# The Love-Letter Mystery

#codeifyoucansolve
James found a love letter his friend Harry has written for his girlfriend. James is a prankster, so he decides to meddle with the letter. He changes all the words in the letter into palindromes.

To do this, he follows 2 rules:

(a) He can reduce the value of a letter, e.g. he can change ‘d’ to ‘c’, but he cannot change ‘c’ to ‘d’.
(b) In order to form a palindrome, if he has to repeatedly reduce the value of a letter, he can do it until the letter becomes ‘a’. Once a letter has been changed to ‘a’, it can no longer be changed.

Each reduction in the value of any letter is counted as a single operation. Find the minimum number of operations required to convert a given string into a palindrome.

Input Format
The first line contains an integer T, i.e., the number of test cases.
The next T lines will contain a string each.

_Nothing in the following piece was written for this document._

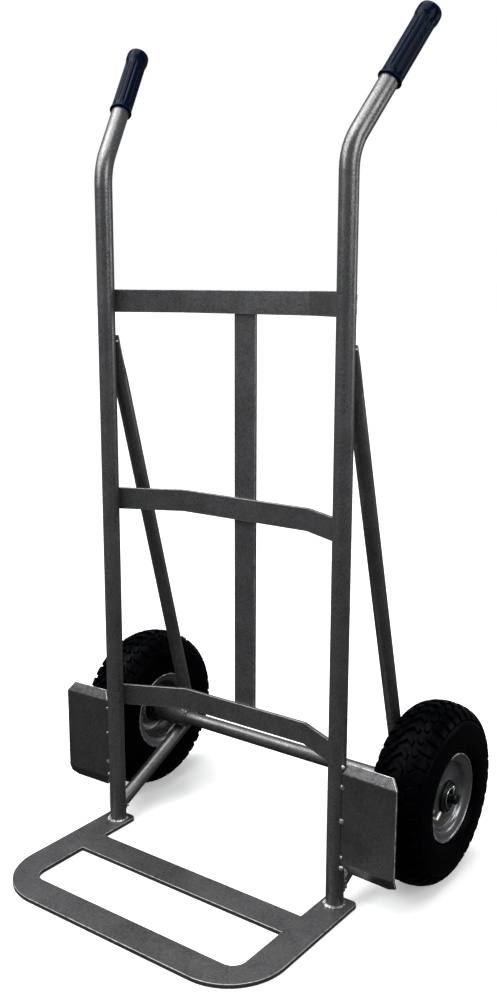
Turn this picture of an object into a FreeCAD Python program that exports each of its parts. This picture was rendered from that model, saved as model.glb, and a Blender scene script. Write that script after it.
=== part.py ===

The strings do not contain any spaces.

Output Format
A single line containing the number of minimum operations corresponding to each test case.

Constraints
1 ≤ T ≤ 10
1 ≤ length of string ≤ 104
All characters are lower case English letters.

Sample Input #00

4
abc
abcba
abcd
cba

Sample Output #00

2
0
4
2

Explanation

For the first test case, abc -> abb -> aba.
For the second test case, abcba is already palindromic string.
For the third test case, abcd -> abcc -> abcb -> abca = abca -> abba.
For the fourth test case, cba -> bba -> aba.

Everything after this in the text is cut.